Ответственность и компетенция власти становится более важной
– Вы считаете, что сначала идет экономическое развитие, а потом уже уходят рудименты социал-дарвинизма, если можно так выразиться?
– Это очень сложный вопрос, на который очень сложно однозначно ответить, – это как курица и яйцо, что в начале. Мне кажется, и то, и другое. Мы понимаем, что без какого-то экономического развития нельзя разворачивать социальные программы. С другой стороны, мы понимаем, что само экономическое развитие не может происходить, если мы не настраиваем политическую систему на то, чтобы социальные программы тоже развивались. Это взаимосвязанный процесс, где эти две стороны друг друга поддерживают и подталкивают, здесь нет односторонней зависимости, что сначала одно, а потом другое. Вот это взаимное подталкивание, мне кажется, – очень важный момент, потому что это вопрос об ответственности элиты, об ответственности власти. Если все делается детерминистски: давайте развивать экономику, а потом социальные программы сами наладятся. Власть может так сказать, но ничего не налаживается. Когда это более сложный процесс, который все время надо отслеживать, регулировать, то здесь ответственность и компетенция власти, элиты становится более важной.

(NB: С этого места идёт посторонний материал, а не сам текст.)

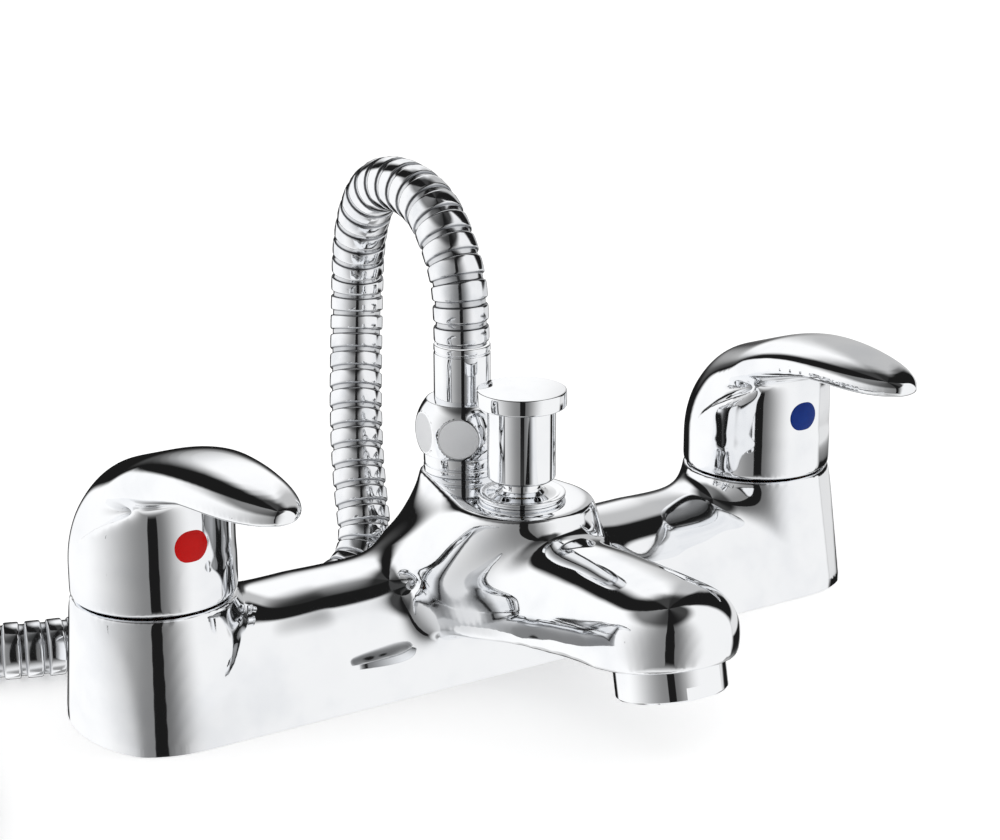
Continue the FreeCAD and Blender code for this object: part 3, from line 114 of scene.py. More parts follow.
def place_camera():
    data = bpy.data.cameras.new("camera")
    data.sensor_width = 36.0
    data.lens = data.sensor_width * FOCAL_LENGTH
    data.clip_start, data.clip_end = 0.01, 20.0
    camera = new_object("camera", data)
    camera.location = CAMERA_PLACE
    camera.rotation_mode = "QUATERNION"
    camera.rotation_quaternion = (-Vector(CAMERA_BACK).normalized()).to_track_quat("-Z", "Y")
    scene.camera = camera


def node_group(name, inputs, outputs):
    group = bpy.data.node_groups.new(name, "ShaderNodeTree")
    for label, kind, value in inputs:
        socket = group.interface.new_socket(label, in_out="INPUT", socket_type=kind)
        if value is not None:
            socket.default_value = value
    for label, kind in outputs:
        group.interface.new_socket(label, in_out="OUTPUT", socket_type=kind)
    tree = group.nodes
    return group, tree.new("NodeGroupInput"), tree.new("NodeGroupOutput")


def add(tree, kind, inputs=None, **settings):
    node = tree.nodes.new(kind)
    for key, value in settings.items():
        setattr(node, key, value)
    for key, value in (inputs or {}).items():
        if hasattr(value, "is_linked"):
            tree.links.new(value, node.inputs[key])
        else:
            node.inputs[key].default_value = value
    return node


def math_node(tree, operation, first, second=0.0, third=0.0, clamp=False):
    return add(tree, "ShaderNodeMath", {0: first, 1: second, 2: third},
               operation=operation, use_clamp=clamp).outputs[0]


def ease(tree, value, start, end, low=0.0, high=1.0):
    """A smooth step of value from low to high."""
    node = add(tree, "ShaderNodeMapRange", {"Value": value, "From Min": start, "From Max": end,
                                            "To Min": low, "To Max": high})
    node.interpolation_type = "SMOOTHSTEP"
    return node.outputs[0]


def colour_mix(tree, factor, first, second, blend="MIX"):
    node = add(tree, "ShaderNodeMix", data_type="RGBA", blend_type=blend)
    for key, value in ((0, factor), (6, first), (7, second)):
        if hasattr(value, "is_linked"):
            tree.links.new(value, node.inputs[key])
        else:
            node.inputs[key].default_value = value
    return node.outputs[2]


def make_handling_group():
    """Faint wiping marks and water film: a mask, a roughness and a height."""
    group, source, sink = node_group(
        "handling_marks",
        [("Scale", "NodeSocketFloat", 60.0), ("Roughness", "NodeSocketFloat", 0.05),
         ("Spread", "NodeSocketFloat", 0.03)],
        [("Mask", "NodeSocketFloat"), ("Roughness", "NodeSocketFloat"),
         ("Height", "NodeSocketFloat")])
    place = add(group, "ShaderNodeTexCoord").outputs["Object"]
    broad = add(group, "ShaderNodeTexNoise", {"Vector": place, "Scale": source.outputs["Scale"],
                                              "Detail": 3.0, "Roughness": 0.55})
    fine_scale = math_node(group, "MULTIPLY", source.outputs["Scale"], 14.0)
    fine = add(group, "ShaderNodeTexNoise", {"Vector": place, "Scale": fine_scale,
                                             "Detail": 2.0, "Roughness": 0.5})
    mask = ease(group, broad.outputs["Fac"], 0.42, 0.72)
    group.links.new(mask, sink.inputs["Mask"])
    spread = math_node(group, "MULTIPLY", mask, source.outputs["Spread"])
    rough = math_node(group, "ADD", source.outputs["Roughness"], spread)
    group.links.new(rough, sink.inputs["Roughness"])
    group.links.new(fine.outputs["Fac"], sink.inputs["Height"])
    return group


def make_grain_group():
    """Grain of a moulded or cut surface: a light and dark mask and a height."""
    group, source, sink = node_group(
        "surface_grain",
        [("Scale", "NodeSocketFloat", 400.0), ("Contrast", "NodeSocketFloat", 0.5)],
        [("Mask", "NodeSocketFloat"), ("Height", "NodeSocketFloat")])
    place = add(group, "ShaderNodeTexCoord").outputs["Object"]
    speck = add(group, "ShaderNodeTexNoise", {"Vector": place, "Scale": source.outputs["Scale"],
                                              "Detail": 4.0, "Roughness": 0.6})
    centred = math_node(group, "SUBTRACT", speck.outputs["Fac"], 0.5)
    mask = math_node(group, "MULTIPLY_ADD", centred, source.outputs["Contrast"], 0.5, clamp=True)
    group.links.new(mask, sink.inputs["Mask"])
    group.links.new(speck.outputs["Fac"], sink.inputs["Height"])
    return group


def make_turning_group():
    """Fine rings left by a lathe on parts that stand upright."""
    group, source, sink = node_group(
        "lathe_rings",
        [("Scale", "NodeSocketFloat", 900.0), ("Contrast", "NodeSocketFloat", 0.5)],
        [("Mask", "NodeSocketFloat"), ("Height", "NodeSocketFloat")])
    place = add(group, "ShaderNodeTexCoord").outputs["Object"]
    rings = add(group, "ShaderNodeTexWave", {"Vector": place, "Scale": source.outputs["Scale"],
                                             "Distortion": 1.5, "Detail": 2.0},
                wave_type="BANDS", bands_direction="Z")
    centred = math_node(group, "SUBTRACT", rings.outputs["Fac"], 0.5)
    mask = math_node(group, "MULTIPLY_ADD", centred, source.outputs["Contrast"], 0.5, clamp=True)
    group.links.new(mask, sink.inputs["Mask"])
    group.links.new(rings.outputs["Fac"], sink.inputs["Height"])
    return group


handling_marks = make_handling_group()
surface_grain = make_grain_group()
lathe_rings = make_turning_group()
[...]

Процветание доставалось не собственным трудом
– Все 2000-е годы в России были "золотыми", в стране было много денег, но в результате мы не увидели никаких особенных социальных программ; мы не увидели, что все было перестроено, по-прежнему огромное количество детей в детских домах, по-прежнему инвалиды, бездомные являются отверженным классом, несмотря на экономическое процветание, которое, безусловно, было очень значительным. Это показатель?
– Это, видимо, показатель того, что элита не такая ответственная, политическая власть думает больше о своих собственных проблемах, допустим, самосохранения, для нее это приоритетная задача по сравнению со всеми остальными. Это еще значит и то, что само экономическое развитие, процветание доставалось не собственным трудом, а просто свалилось на голову, к этому не прикладывалось усилий, элита не являлась источником процветания, она его не выстроила и не выстрадала, просто когда оно появилось, она как умела, так и пользовалась, что-то раздавала налево-направо, иногда даже не думая, для чего это раздается, что-то тратилось на пышные проекты символические больше, что-то уходило в какие-то теневые карманы. Это говорит о том, что здесь важна ответственность и у власти, у элиты, ее как минимум было недостаточно.